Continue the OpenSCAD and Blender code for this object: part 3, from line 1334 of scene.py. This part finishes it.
==
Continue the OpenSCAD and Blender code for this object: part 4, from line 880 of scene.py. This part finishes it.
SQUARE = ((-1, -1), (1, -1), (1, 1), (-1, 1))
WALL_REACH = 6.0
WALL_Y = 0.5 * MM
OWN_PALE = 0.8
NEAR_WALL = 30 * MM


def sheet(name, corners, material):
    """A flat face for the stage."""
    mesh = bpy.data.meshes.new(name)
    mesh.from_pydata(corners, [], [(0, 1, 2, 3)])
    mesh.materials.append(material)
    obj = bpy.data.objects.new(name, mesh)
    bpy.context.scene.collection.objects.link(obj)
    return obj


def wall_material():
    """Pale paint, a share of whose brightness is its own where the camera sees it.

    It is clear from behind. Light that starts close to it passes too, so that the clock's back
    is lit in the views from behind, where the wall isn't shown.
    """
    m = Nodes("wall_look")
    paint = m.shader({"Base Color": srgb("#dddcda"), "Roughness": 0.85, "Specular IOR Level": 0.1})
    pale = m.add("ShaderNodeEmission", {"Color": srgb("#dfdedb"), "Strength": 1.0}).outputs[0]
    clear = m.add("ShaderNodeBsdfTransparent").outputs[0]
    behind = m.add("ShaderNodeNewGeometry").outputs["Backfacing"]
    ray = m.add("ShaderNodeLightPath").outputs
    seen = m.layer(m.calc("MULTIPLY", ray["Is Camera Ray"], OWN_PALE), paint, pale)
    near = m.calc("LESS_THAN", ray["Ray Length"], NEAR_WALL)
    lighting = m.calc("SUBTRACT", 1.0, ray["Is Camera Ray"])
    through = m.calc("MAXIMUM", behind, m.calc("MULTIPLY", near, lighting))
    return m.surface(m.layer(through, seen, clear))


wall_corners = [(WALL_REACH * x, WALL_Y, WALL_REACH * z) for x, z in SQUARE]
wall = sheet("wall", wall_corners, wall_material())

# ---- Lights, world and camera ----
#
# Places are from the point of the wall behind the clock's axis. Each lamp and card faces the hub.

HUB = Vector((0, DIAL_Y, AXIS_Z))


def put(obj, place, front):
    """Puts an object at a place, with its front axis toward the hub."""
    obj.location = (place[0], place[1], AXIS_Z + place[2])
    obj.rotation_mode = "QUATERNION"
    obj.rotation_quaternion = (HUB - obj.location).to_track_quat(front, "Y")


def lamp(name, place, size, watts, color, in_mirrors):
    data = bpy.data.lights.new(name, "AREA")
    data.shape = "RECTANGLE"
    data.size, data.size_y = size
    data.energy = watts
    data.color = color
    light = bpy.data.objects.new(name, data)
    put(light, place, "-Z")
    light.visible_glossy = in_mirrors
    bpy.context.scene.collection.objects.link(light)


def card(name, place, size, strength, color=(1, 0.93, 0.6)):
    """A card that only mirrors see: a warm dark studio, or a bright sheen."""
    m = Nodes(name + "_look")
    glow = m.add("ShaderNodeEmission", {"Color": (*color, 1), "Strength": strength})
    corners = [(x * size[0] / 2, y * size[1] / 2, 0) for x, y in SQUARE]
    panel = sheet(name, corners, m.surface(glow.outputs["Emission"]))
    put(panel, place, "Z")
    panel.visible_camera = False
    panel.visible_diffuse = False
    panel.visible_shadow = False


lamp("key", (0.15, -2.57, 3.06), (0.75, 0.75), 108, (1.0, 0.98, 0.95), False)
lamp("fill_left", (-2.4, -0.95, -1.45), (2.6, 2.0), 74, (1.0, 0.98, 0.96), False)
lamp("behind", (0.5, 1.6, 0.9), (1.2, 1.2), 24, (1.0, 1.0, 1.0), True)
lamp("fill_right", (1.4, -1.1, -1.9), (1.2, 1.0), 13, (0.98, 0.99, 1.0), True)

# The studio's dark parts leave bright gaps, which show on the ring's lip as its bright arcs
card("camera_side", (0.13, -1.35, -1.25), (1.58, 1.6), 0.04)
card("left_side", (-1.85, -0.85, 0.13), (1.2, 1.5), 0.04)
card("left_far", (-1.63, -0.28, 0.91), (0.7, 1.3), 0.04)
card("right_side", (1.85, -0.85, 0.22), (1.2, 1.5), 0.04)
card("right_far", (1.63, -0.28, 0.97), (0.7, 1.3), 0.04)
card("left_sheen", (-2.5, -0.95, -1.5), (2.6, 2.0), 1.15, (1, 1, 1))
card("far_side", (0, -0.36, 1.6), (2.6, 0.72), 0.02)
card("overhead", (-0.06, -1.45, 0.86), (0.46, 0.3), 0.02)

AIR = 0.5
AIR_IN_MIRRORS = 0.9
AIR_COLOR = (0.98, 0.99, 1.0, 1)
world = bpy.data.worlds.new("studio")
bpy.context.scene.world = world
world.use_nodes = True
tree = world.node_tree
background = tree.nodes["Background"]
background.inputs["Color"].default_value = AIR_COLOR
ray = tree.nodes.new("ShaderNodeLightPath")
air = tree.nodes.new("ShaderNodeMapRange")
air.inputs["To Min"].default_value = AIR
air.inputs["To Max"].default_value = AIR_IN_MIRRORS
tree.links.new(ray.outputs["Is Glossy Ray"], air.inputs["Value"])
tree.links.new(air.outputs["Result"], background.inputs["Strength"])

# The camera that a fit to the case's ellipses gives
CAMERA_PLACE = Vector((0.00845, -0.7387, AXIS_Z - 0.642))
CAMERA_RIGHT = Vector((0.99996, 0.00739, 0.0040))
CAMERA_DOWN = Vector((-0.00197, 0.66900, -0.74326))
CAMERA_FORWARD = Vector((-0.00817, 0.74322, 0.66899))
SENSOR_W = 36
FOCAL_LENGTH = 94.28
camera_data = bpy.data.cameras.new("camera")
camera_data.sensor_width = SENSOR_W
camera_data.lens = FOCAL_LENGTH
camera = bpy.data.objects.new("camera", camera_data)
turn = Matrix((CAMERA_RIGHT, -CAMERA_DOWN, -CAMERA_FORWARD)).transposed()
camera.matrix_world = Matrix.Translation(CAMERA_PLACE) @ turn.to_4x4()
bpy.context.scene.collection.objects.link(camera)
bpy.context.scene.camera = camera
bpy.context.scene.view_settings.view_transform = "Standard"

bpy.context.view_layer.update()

### THE REQUEST
Reproduce exactly the lines from the line with "880 of scene.py. This part finishes it." to the line with "return m.surface(m.layer(through, seen, clear))", both end lines included.

### RESULT BELOW
Continue the OpenSCAD and Blender code for this object: part 4, from line 880 of scene.py. This part finishes it.
SQUARE = ((-1, -1), (1, -1), (1, 1), (-1, 1))
WALL_REACH = 6.0
WALL_Y = 0.5 * MM
OWN_PALE = 0.8
NEAR_WALL = 30 * MM


def sheet(name, corners, material):
    """A flat face for the stage."""
    mesh = bpy.data.meshes.new(name)
    mesh.from_pydata(corners, [], [(0, 1, 2, 3)])
    mesh.materials.append(material)
    obj = bpy.data.objects.new(name, mesh)
    bpy.context.scene.collection.objects.link(obj)
    return obj


def wall_material():
    """Pale paint, a share of whose brightness is its own where the camera sees it.

    It is clear from behind. Light that starts close to it passes too, so that the clock's back
    is lit in the views from behind, where the wall isn't shown.
    """
    m = Nodes("wall_look")
    paint = m.shader({"Base Color": srgb("#dddcda"), "Roughness": 0.85, "Specular IOR Level": 0.1})
    pale = m.add("ShaderNodeEmission", {"Color": srgb("#dfdedb"), "Strength": 1.0}).outputs[0]
    clear = m.add("ShaderNodeBsdfTransparent").outputs[0]
    behind = m.add("ShaderNodeNewGeometry").outputs["Backfacing"]
    ray = m.add("ShaderNodeLightPath").outputs
    seen = m.layer(m.calc("MULTIPLY", ray["Is Camera Ray"], OWN_PALE), paint, pale)
    near = m.calc("LESS_THAN", ray["Ray Length"], NEAR_WALL)
    lighting = m.calc("SUBTRACT", 1.0, ray["Is Camera Ray"])
    through = m.calc("MAXIMUM", behind, m.calc("MULTIPLY", near, lighting))
    return m.surface(m.layer(through, seen, clear))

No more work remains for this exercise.